Initially launched in developing countries, there are more and more politicians worldwide considering cable cars as a solution to urban mobility problems in their cities. Politicians are entitled to protect scarce resources including land, and non-renewable resources, as well as public money. Considering these concerns, cable cars seem to be a comparably better alternative to the traditional modes of travel. While some developing countries have paved the way on integrating cable cars into the city’s public transportation network, the idea of cable cars in urban areas is still unacceptable to the general public, especially in the developed countries.

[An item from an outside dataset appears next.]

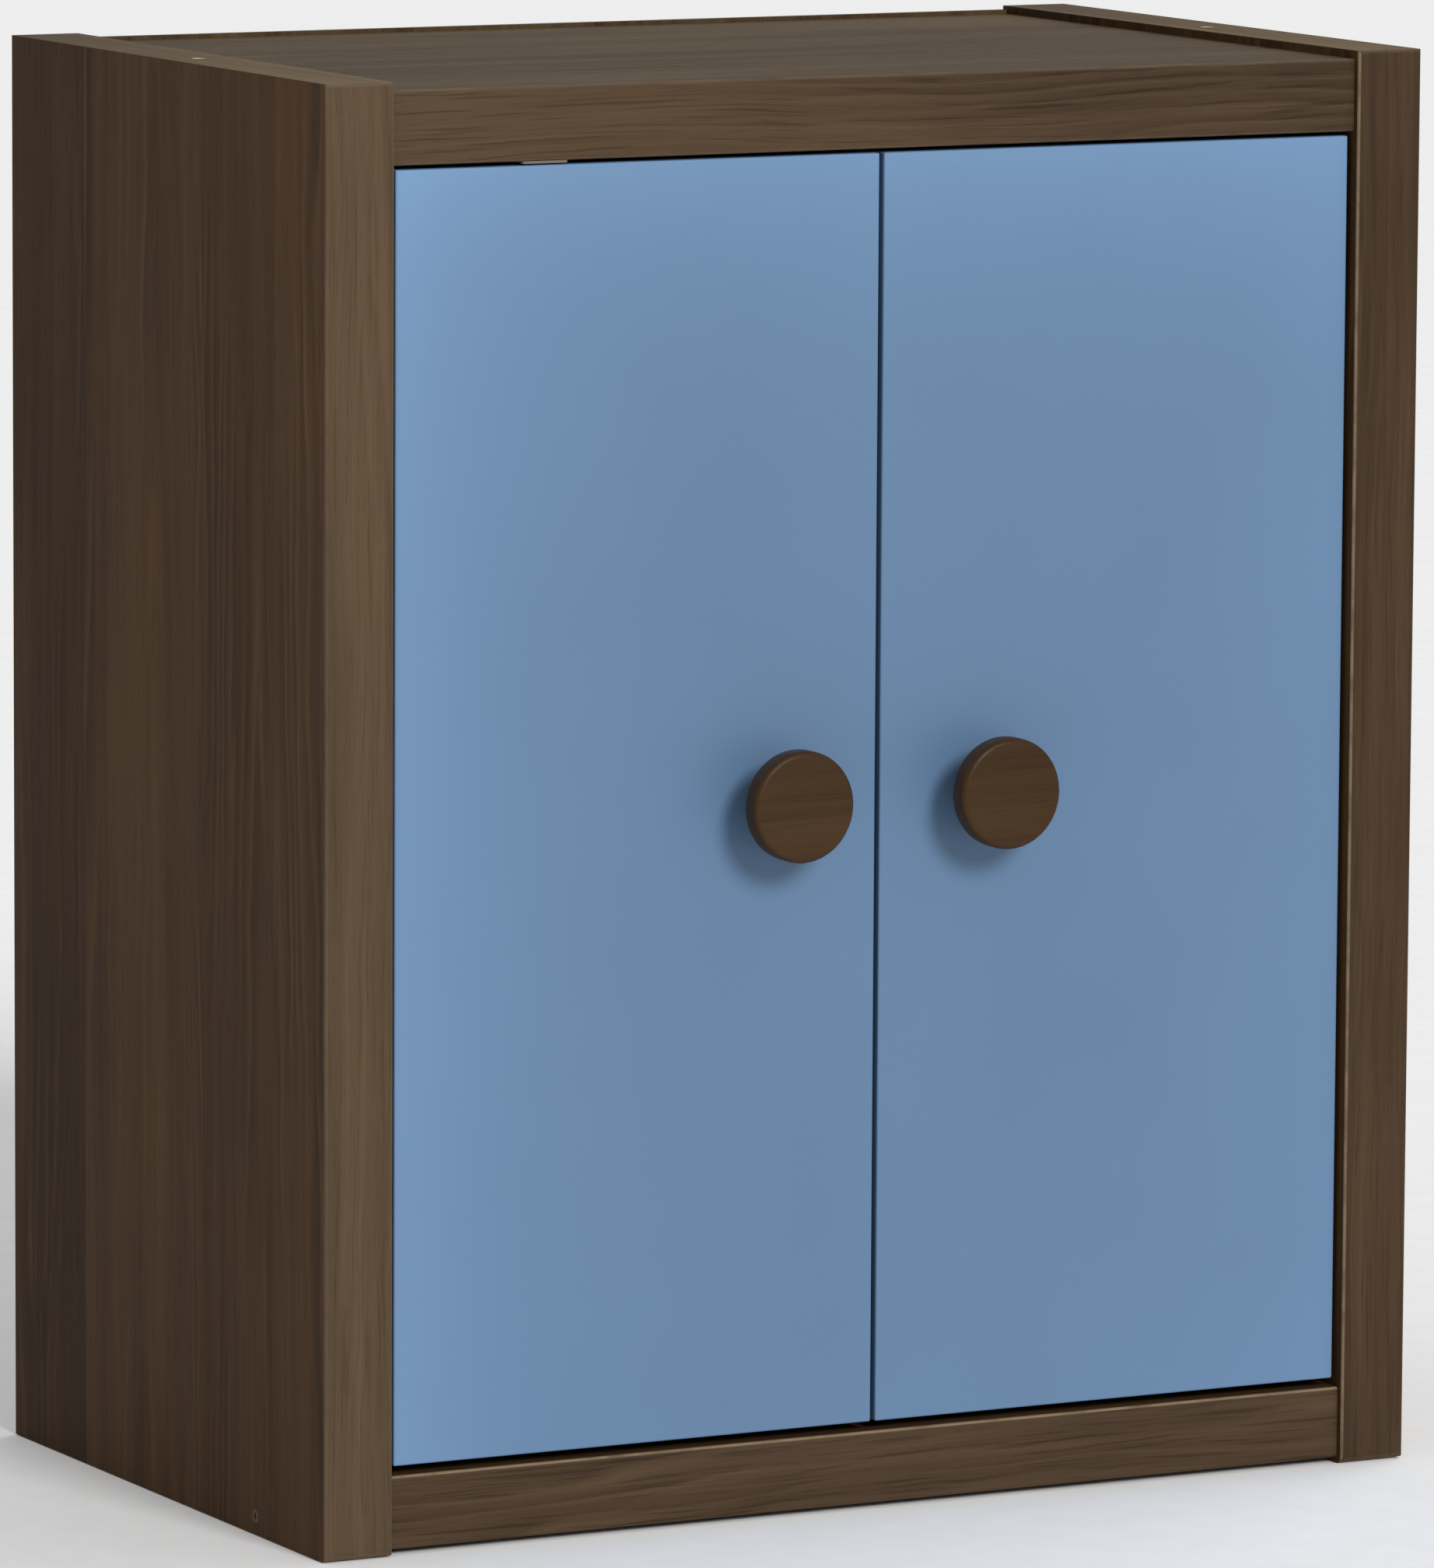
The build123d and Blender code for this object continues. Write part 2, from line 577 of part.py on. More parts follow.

Despite conceptual solutions, technological advancements, and design improvements, passenger experience including fear of heights, and cable car’s interference with the urban aesthetics make this means of transportation a sensitive subject for the public perception.

Given the advantages, is it possible to overcome the public backlash against cable cars over aesthetical issues for the sake of sustainability?



References

Dávila, J. D., & Daste, D. (2013). Pobreza, participación y Metrocable. Estudio del caso de Medellín. Boletín CF+ S, (54), 121-131.

Deutsche Welle (2016). France’s first urban cable car opens for business in Brest. Deutsche Welle, 19 November 2016. [Accessed on September 2022]. Available on: https://www.dw.com/en/frances-first-urban-cable-car-opens-for-business-in-brest/a-36452689.

Martinez, S., Sanchez, R., & Yañez-Pagans, P. (2018). Getting a lift: The impact of aerial cable cars in La Paz, Bolivia. IDB Working Paper Series, No. IDB-WP-00956.

Olugbenga, O., Kalyviotis, N., & Saxe, S. (2019). Embodied emissions in rail infrastructure: a critical literature review. Environmental Research Letters, 14(12), 123002.